Bronson

Roman d’Arnaud Sagnard.

Fils d’un immigré lituanien, Charles Bronson n’a pas toutes les cartes en main au début de son existence. Très tôt, il perd son père et plusieurs de ses frères. Il est contraint de travailler à la mine pour assurer la subsistance des siens, puis appelé à la guerre dont l’horreur le marquera profondément. Pas étonnant qu’il préfère le silence et la réserve. « Charles parle peu, il écoute à peine, on dirait qu’il a dans la bouche un trou où tombent les mots. » (p. 19) Pour réaliser le rêve d’un de ses frères, il part à New York, puis à Los Angeles pour devenir acteur. Sa jeune épouse, Harriett, le suit, et deux enfants couronneront bientôt le mariage. « Au cinéma, justement, je réalise qu’il n’élève jamais la voix. […] Si le cinéma est né pour faire taire le silence, pour l’habiter et l’occuper le plus possible, Buchinsky fait exactement le contraire. Le débutant joue à nu, sans aucun artifice. » (p. 88) Le succès tarde à venir, mais celui qui se fait désormais appeler Charles Bronson est déterminé à trouver sa place.

Le théâtre ne lui réussissant pas, il se tourne vers le cinéma où il devient l’une des gueules les plus emblématiques d’Hollywood. « Il y a pourtant cette évidence, les similitudes entre ce visage et une paroi rocheuse ravinée ou une montagne, cette façon de ne pas laisser prise aux passions liquides ou inflammables telles que l’amour. Bronson est minéral mais ce n’est pas exactement cela. Sans l’avoir jamais vu, on le reconnaît, quelque chose de millénaire passe, il est de toutes les époques, de toutes les fois où un individu a pu penser en regardant le visage d’un autre : je suis face à un mystère et sa solution, face à un sphinx qui formule la question et sa réponse. » (p. 106) Bronson fascine, hommes et femmes. Ces dernières, justement, il en aura beaucoup, mais il se retranche sans cesse de la société. Dans sa gigantesque villa de Bel-Air, Bronson se terre, géant d’airain aux pieds d’argile. Bronson a toujours eu du mal à vivre : sa place n’était pas parmi les vivants. « La mort ne l’abandonne pas, peut-être parce qu’il la tutoie depuis son enfance ou parce qu’il a été son héraut et son interprète. » (p. 243)

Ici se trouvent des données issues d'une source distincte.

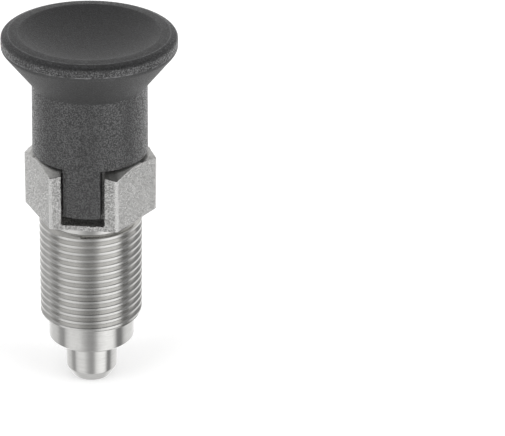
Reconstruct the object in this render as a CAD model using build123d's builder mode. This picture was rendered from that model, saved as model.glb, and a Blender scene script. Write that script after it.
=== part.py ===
from build123d import *
from math import atan2, cos, pi, radians, sin, sqrt, tan
import os

# Indexing plunger M20 x 1.5 with a mushroom pull knob, in millimetres.
#
# +Z points from the pin's nose to the knob. The origin lies on the axis, in the plane of the hexagon's
# underside, which seats on the plate that the plunger is screwed into. The two deep slots face -Y and +Y,
# and two corners of the hexagon lie on the X axis. The pin stands out, as its spring holds it, and the
# knob's tongues are down in the deep slots. To park the pin the knob is lifted, turned a quarter turn and
# set down in the shallow groove, which leaves the nose just inside the pilot.

# ---------------------------------------------------------------- driving dimensions

# hexagon
hex_across_flats = 22.0
hex_height = 12.0
hex_edge_radius = 0.3
hex_bevel_diameter = 20.6  # where the conical bevel of the corners starts on the top face
hex_bevel_angle = 30.0  # down from the top face

# deep slots for the tongues, and the shallow groove that parks them
slot_width = 8.2
slot_depth = 3.2  # inwards from the flat
slot_floor = 1.0  # above the underside
slot_corner_radius = 0.5
parking_groove_depth = 0.6

# barrel under the hexagon
relief_diameter = 17.9
relief_length = 2.05
relief_side_angle = 8.0  # of the side towards the thread, from the plane of the underside
thread_diameter = 20.0
thread_end_depth = 23.0  # from the underside to the end of the thread
thread_chamfer = 0.5
pilot_diameter = 16.7
pilot_length = 5.2
pilot_chamfer = 0.3

# bores of the sleeve
chamber_diameter = 13.0
guide_length = 8.0
bore_mouth_chamfer = 0.4

# locking pin
pin_diameter = 10.0
pin_projection = 8.8  # out of the pilot
nose_bevel_length = 2.0
nose_bevel_angle = 30.0  # from the axis
nose_groove_length = 1.0  # runout between the part of the pin that locates and the part that slides
nose_groove_depth = 0.25
collar_length = 6.0
stem_diameter = 6.0
seat_band_diameter = 6.6  # knurled band that the knob grips
seat_band_length = 8.0

# running clearances, radial
pin_clearance = 0.03
collar_clearance = 0.06
stem_clearance = 0.05

# guide bush
bush_length = 4.0
bush_depth = 1.0  # below the top of the hexagon

# compression spring
wire_diameter = 1.1
chamber_wall_gap = 0.5  # radial
active_turns = 4
closed_turn_gap = 0.05
steps_per_turn = 12  # straight steps that the wire's line is drawn in
wire_sides = 8  # flats that the wire's round section is drawn with

# pull knob
knob_diameter = 33.0
knob_height = 23.9  # from the end of the shank to the lip
shank_gap = 0.25  # from the top of the hexagon to the shank
shank_diameter = 22.0
shank_length = 13.85
shank_taper = 0.12  # less on the radius at the neck
flare_drop = 2.86  # from the lip down to where the flare would meet the widest ring
under_rim_radius = 1.05
rim_overhang = 1.35  # widest ring beyond the lip
lip_width = 1.8
lip_fall = 0.1  # how much the lip falls outwards
dish_depth = 2.6
shank_wall = 3.0
shank_edge_chamfer = 0.3
core_height = 18.0
boss_wall = 2.2
boss_recess = 2.0  # from the end of the shank up to the boss
stem_cover = 2.5  # plastic between the end of the stem and the dish
tongue_width = 7.1
tongue_length = 10.05  # below the end of the shank
tongue_back_gap = 0.3  # to the inner wall of the slot
tongue_edge_chamfer = 0.4
tongue_play_turn = -1.5  # degrees: where the tongues rest within their play in the slots

# ---------------------------------------------------------------- places along the axis

thread_end = -thread_end_depth
barrel_end = thread_end - pilot_length
chamber_floor = barrel_end + guide_length
collar_top = chamber_floor + collar_length
pin_end = barrel_end - pin_projection
bush_top = hex_height - bush_depth
bush_bottom = bush_top - bush_length
shank_end = hex_height + shank_gap
lip_top = shank_end + knob_height
core_top = shank_end + core_height
boss_end = shank_end + boss_recess
stem_end = lip_top - dish_depth - stem_cover
seat_band_end = core_top
seat_band_start = seat_band_end - seat_band_length

chamber_radius = chamber_diameter / 2
pin_radius = pin_diameter / 2
stem_radius = stem_diameter / 2
seat_band_radius = seat_band_diameter / 2
slot_back = hex_across_flats / 2 - slot_depth

# ---------------------------------------------------------------- threaded sleeve

with BuildPart() as threaded_sleeve:
    with BuildSketch():
        RegularPolygon(hex_across_flats / 2, 6, major_radius=False)
    extrude(amount=hex_height)
    fillet(threaded_sleeve.edges().filter_by(Axis.Z), hex_edge_radius)

    # one cone bevels the six corners of the top face
    bevel_start = hex_bevel_diameter / 2
    bevel_run = hex_across_flats / sqrt(3) - bevel_start + 1
    with BuildSketch(Plane.XZ):
        with BuildLine():
            Polyline(
                (bevel_start, hex_height),
                (bevel_start + bevel_run, hex_height),
                (bevel_start + bevel_run, hex_height - bevel_run * tan(radians(hex_bevel_angle))),
                close=True,
            )
        make_face()
    revolve(axis=Axis.Z, mode=Mode.SUBTRACT)

    # barrel: relief groove, thread, pilot
    thread_radius = thread_diameter / 2
    relief_radius = relief_diameter / 2
    pilot_radius = pilot_diameter / 2
    thread_start = -relief_length - (thread_radius - relief_radius) * tan(radians(relief_side_angle))
    with BuildSketch(Plane.XZ):
        with BuildLine():
            Polyline(
                (0, 0),
                (relief_radius, 0),
                (relief_radius, -relief_length),
                (thread_radius, thread_start),
                (thread_radius, thread_end + thread_chamfer),
                (thread_radius - thread_chamfer, thread_end),
                (pilot_radius, thread_end),
                (pilot_radius, barrel_end + pilot_chamfer),
                (pilot_radius - pilot_chamfer, barrel_end),
                (0, barrel_end),
                close=True,
            )
        make_face()
    revolve(axis=Axis.Z)

    # spring chamber from the top, guide bore for the pin below it
    guide_radius = pin_radius + pin_clearance
    with BuildSketch(Plane.XZ):
        with BuildLine():
            Polyline(
                (0, hex_height),
                (chamber_radius, hex_height),
                (chamber_radius, chamber_floor),
                (guide_radius, chamber_floor),
                (guide_radius, barrel_end + bore_mouth_chamfer),
                (guide_radius + bore_mouth_chamfer, barrel_end),
                (0, barrel_end),
                close=True,
            )
        make_face()
    revolve(axis=Axis.Z, mode=Mode.SUBTRACT)

    # a deep slot in the front flat and one in the rear flat, open at the top
    slot_height = hex_height - slot_floor + slot_corner_radius
    front_slot = Plane.XZ.offset(slot_back)
    rear_slot = Plane(origin=(0, slot_back, 0), x_dir=(-1, 0, 0), z_dir=(0, 1, 0))
    with BuildSketch(front_slot, rear_slot):
        with Locations((0, slot_floor + slot_height / 2)):
            RectangleRounded(slot_width, slot_height, slot_corner_radius)
    extrude(amount=slot_depth, mode=Mode.SUBTRACT)

    # one shallow groove, a quarter turn from the slots, parks both tongues
    with BuildSketch(Plane.XY.offset(hex_height)):
        Rectangle(2 * hex_across_flats, slot_width)
    extrude(amount=-parking_groove_depth, mode=Mode.SUBTRACT)
threaded_sleeve.part.label = "threaded_sleeve"

# ---------------------------------------------------------------- locking pin

with BuildPart() as locking_pin:
    nose_radius = pin_radius - nose_bevel_length * tan(radians(nose_bevel_angle))
    collar_radius = chamber_radius - collar_clearance
    with BuildSketch(Plane.XZ):
        with BuildLine():
            Polyline(
                (0, pin_end),
                (nose_radius, pin_end),
                (pin_radius, pin_end + nose_bevel_length),
                (pin_radius, barrel_end),
                (pin_radius - nose_groove_depth, barrel_end),
                (pin_radius - nose_groove_depth, barrel_end + nose_groove_length),
                (pin_radius, barrel_end + nose_groove_length),
                (pin_radius, chamber_floor),
                (collar_radius, chamber_floor),
                (collar_radius, collar_top),
                (stem_radius, collar_top),
                (stem_radius, seat_band_start),
                (seat_band_radius, seat_band_start),
                (seat_band_radius, seat_band_end),
                (stem_radius, seat_band_end),
                (stem_radius, stem_end),
                (0, stem_end),
                close=True,
            )
        make_face()
    revolve(axis=Axis.Z)
locking_pin.part.label = "locking_pin"

# ---------------------------------------------------------------- guide bush, pressed into the chamber

with BuildPart() as guide_bush:
    with BuildSketch(Plane.XY.offset(bush_bottom)):
        Circle(chamber_radius)
        Circle(stem_radius + stem_clearance, mode=Mode.SUBTRACT)
    extrude(amount=bush_length)
guide_bush.part.label = "guide_bush"

# ---------------------------------------------------------------- compression spring, its ends closed

with BuildPart() as compression_spring:
    coil_radius = chamber_radius - chamber_wall_gap - wire_diameter / 2
    spring_height = bush_bottom - collar_top
    closed_pitch = wire_diameter + closed_turn_gap
    active_pitch = (spring_height - 2 * closed_pitch) / active_turns
    coil_points = []
    for step in range((active_turns + 2) * steps_per_turn + 1):
        turn = step / steps_per_turn
        active_part = min(max(turn - 1, 0), active_turns)
        climb = closed_pitch * (turn - active_part) + active_pitch * active_part
        x = coil_radius * cos(2 * pi * turn)
        y = coil_radius * sin(2 * pi * turn)
        coil_points.append((x, y, collar_top + climb))
    with BuildLine():
        coil = Polyline(*coil_points)
    with BuildSketch(Plane(origin=coil @ 0, z_dir=coil % 0)):
        RegularPolygon(wire_diameter / 2, wire_sides)
    sweep(path=coil, transition=Transition.RIGHT)
    # grinding leaves only what lies between the collar and the bush
    with BuildSketch(Plane.XY.offset(collar_top)):
        Circle(chamber_radius)
    extrude(amount=spring_height, mode=Mode.INTERSECT)
compression_spring.part.label = "compression_spring"

# ---------------------------------------------------------------- pull knob

with BuildPart() as pull_knob:
    knob_radius = knob_diameter / 2
    shank_radius = shank_diameter / 2
    shank_foot = (shank_radius, shank_end)
    neck = (shank_radius - shank_taper, shank_end + shank_length)
    lip_outer = (knob_radius - rim_overhang, lip_top - lip_fall)
    lip_inner = (lip_outer[0] - lip_width, lip_top)
    # the flare runs into the widest ring by an arc that ends upright
    flare_corner = lip_top - flare_drop
    flare_turn = atan2(knob_radius - neck[0], flare_corner - neck[1])
    blend_run = under_rim_radius * tan(flare_turn / 2)
    flare_end = (knob_radius - blend_run * sin(flare_turn), flare_corner - blend_run * cos(flare_turn))
    widest_ring = (knob_radius, flare_corner + blend_run)
    with BuildSketch(Plane.XZ) as head:
        with BuildLine():
            Line((0, shank_end), shank_foot)
            Line(shank_foot, neck)
            flare = Line(neck, flare_end)
            TangentArc(flare_end, widest_ring, tangent=flare % 1)
            TangentArc(widest_ring, lip_outer, tangent=(0, 1))
            Polyline(lip_outer, lip_inner, (0, lip_top), (0, shank_end))
        make_face()
        chamfer(head.vertices().sort_by_distance(shank_foot)[0], shank_edge_chamfer)
    revolve(axis=Axis.Z)

    # a ball hollows the dish, with its poles turned to the sides, clear of the dish
    dish_radius = (lip_inner[0] ** 2 + dish_depth**2) / (2 * dish_depth)
    with Locations((0, 0, lip_top - dish_depth + dish_radius)):
        Sphere(dish_radius, rotation=(90, 0, 0), mode=Mode.SUBTRACT)

    # hollow core, open below, with a boss round the stem
    core_radius = shank_radius - shank_wall
    boss_radius = seat_band_radius + boss_wall
    with BuildSketch(Plane.XZ):
        with BuildLine():
            Polyline(
                (0, shank_end),
                (core_radius, shank_end),
                (core_radius, core_top),
                (boss_radius, core_top),
                (boss_radius, boss_end),
                (0, boss_end),
                close=True,
            )
        make_face()
    revolve(axis=Axis.Z, mode=Mode.SUBTRACT)

    # the plastic is moulded round the stem and grips its band
    with BuildSketch(Plane.XZ):
        with BuildLine():
            Polyline(
                (0, boss_end),
                (stem_radius, boss_end),
                (stem_radius, seat_band_start),
                (seat_band_radius, seat_band_start),
                (seat_band_radius, seat_band_end),
                (stem_radius, seat_band_end),
                (stem_radius, stem_end),
                (0, stem_end),
                close=True,
            )
        make_face()
    revolve(axis=Axis.Z, mode=Mode.SUBTRACT)

    # two tongues go on down from the wall of the shank, which shapes their outer sides
    tongue_end = shank_end - tongue_length
    tongue_root = shank_end + shank_wall
    tongue_back = slot_back + tongue_back_gap
    with BuildSketch(Plane.XY.offset(tongue_end).rotated((0, 0, tongue_play_turn))):
        Circle(shank_radius)
        Rectangle(tongue_width, 2 * shank_radius, mode=Mode.INTERSECT)
        Rectangle(tongue_width, 2 * tongue_back, mode=Mode.SUBTRACT)
    extrude(amount=tongue_root - tongue_end)
    tongue_tips = pull_knob.faces().filter_by(Axis.Z).group_by(Axis.Z)[0]
    chamfer(tongue_tips.edges(), tongue_edge_chamfer)
pull_knob.part.label = "pull_knob"

# ---------------------------------------------------------------- one file per piece

os.makedirs("parts", exist_ok=True)
for piece in (threaded_sleeve, locking_pin, guide_bush, compression_spring, pull_knob):
    export_step(piece.part, f"parts/{piece.part.label}.step")
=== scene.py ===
# %% [markdown]
# # An indexing plunger with a pull knob
#
# An indexing plunger locks a slide, a seat or a turntable. A spring pushes the steel pin out of a threaded
# sleeve and into a hole, and the plastic knob pulls it back. The sizes, the mounts and the joint come from
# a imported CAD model, which is loaded first and never moved. This script makes what the eye sees: a true
# thread, moulded and turned edges, and the finish of each material.

from math import asin, atan2, cos, hypot, pi, radians, sin, tan

import bmesh
import bpy
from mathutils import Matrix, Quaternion, Vector, noise


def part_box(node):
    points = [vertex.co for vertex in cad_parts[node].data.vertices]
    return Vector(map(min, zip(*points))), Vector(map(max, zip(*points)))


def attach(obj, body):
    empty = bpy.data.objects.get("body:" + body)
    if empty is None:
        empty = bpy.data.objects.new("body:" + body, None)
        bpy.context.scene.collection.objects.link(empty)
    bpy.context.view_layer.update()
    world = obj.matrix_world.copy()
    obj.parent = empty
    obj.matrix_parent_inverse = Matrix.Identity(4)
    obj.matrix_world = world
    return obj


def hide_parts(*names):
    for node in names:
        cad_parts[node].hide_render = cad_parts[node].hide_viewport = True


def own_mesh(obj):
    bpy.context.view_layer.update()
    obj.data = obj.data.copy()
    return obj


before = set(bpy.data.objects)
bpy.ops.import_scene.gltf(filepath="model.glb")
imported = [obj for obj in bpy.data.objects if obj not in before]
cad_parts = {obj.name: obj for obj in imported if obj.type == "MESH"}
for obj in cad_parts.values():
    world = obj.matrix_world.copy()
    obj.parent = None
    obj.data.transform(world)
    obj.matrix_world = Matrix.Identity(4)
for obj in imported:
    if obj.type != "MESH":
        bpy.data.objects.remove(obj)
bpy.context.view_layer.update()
print("CAD nodes:", ", ".join(sorted(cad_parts)))

# %% [markdown]
# ## Working in millimetres
#
# Blender's tools have thresholds that suit objects of about a metre, and this object is as long as a
# finger. So each piece is modelled with one Blender unit as a millimetre, and it is scaled to metres at
# the very end. The main places are read from the CAD nodes, so that a new size there moves the pieces here
# too.

# %% Main places, read from the CAD nodes
MM = 0.001


def box_mm(node):
    """Lowest and highest corner of a CAD node, in millimetres."""
    low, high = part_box(node)
    return low / MM, high / MM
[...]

On sent toute la fascination du narrateur qui effectue des recherches fiévreuses pour se rapprocher de l’acteur. « On ne mesure pas le pouvoir que confère la consultation d’archives et de témoignages à celui qui s’y adonne. » (p. 52) Comme lui, on n’en finit pas d’observer le visage de Charles Bronson pour comprendre quelque chose aux sillons qui le parcourent. La filmographie de l’acteur se déroule au fil des pages, mais un film en particulier hante le roman et, semble-t-il, l’existence de Charles Bronson, Le flingueur. Ah, profondes sont mes lacunes en cinéma, surtout ancien ! Mais Arnaud Sagnard a ouvert une porte dans laquelle je vais m’engouffrer avec plaisir et curiosité. De Charles Bronson, sans avoir jamais vu aucun de ses films, je connais la gueule brutale (mais tout à fait séduisante) et son corps massif. Ce monstre d’Hollywood appartient à l’imaginaire collectif et Arnaud Sagnard assoit encore un peu plus sa place en le faisant héros du roman de sa propre vie.